If the temp probe slides into the meat with resistance, its not ready. If it slides into the meat like butter, it’s ready!!!


Hooray! It’s ready!





Ok, you’ve gotten this far so let’s not get crazy and start pulling this thing apart! It needs to rest. Take the whole covered pan and place it into your cooler. Place a towel on top of the pan and shut the lid. Come back no sooner than an hour. You will not regret this final step.


Pull your pork





Ok, get your knit gloves on under your nitrile gloves and take the pan out of the cooler and place it on your work surface.

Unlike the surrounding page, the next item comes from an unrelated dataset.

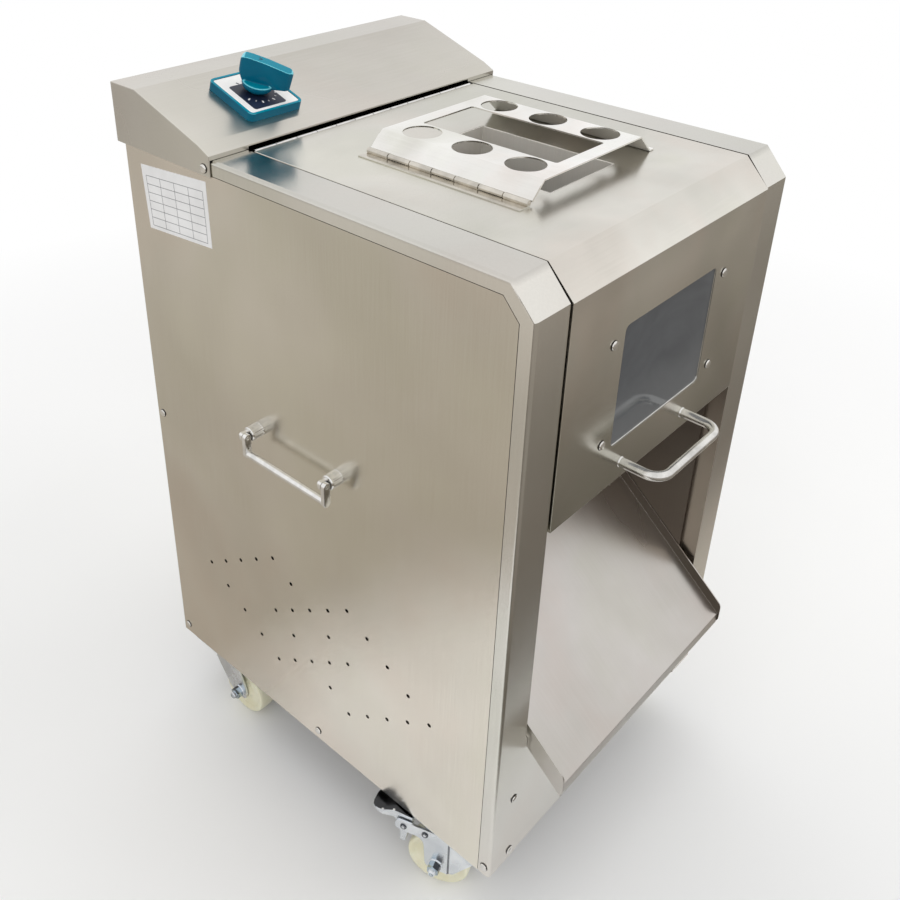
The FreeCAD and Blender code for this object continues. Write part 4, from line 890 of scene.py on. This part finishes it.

Unveil that beautiful butt. The smell will be intoxicating!!!! Ok now, pull yourself together and grab that butt and put it onto a cutting board to hang out for a minute. If you have a fat separator, pour the pan juices into it. Pour the good stuff back into the pan and discard the fat. If you don’t have a separator, just ladle as much fat out as you can.


Put the butt back into the pan. You should clearly see the bone pulling away from the meat. Grab that thing and pull it out! Now brag to all the people watching because that bone came out clean! Perfectly cooked!


By hand, start pulling the pork until it’s all done. Put some extra rub on and mix that pulled pork around in the pan juices.


Congratulations!





Now it’s up to you on how to serve it. The sky’s the limit!


I like my pulled pork sandwich on a soft bun, covered with a nice sweet, tangy mustard sauce topped with pickles and slaw!


Thank you for reading my first blog of many. I hope this helps the beginners out there! Smoke on!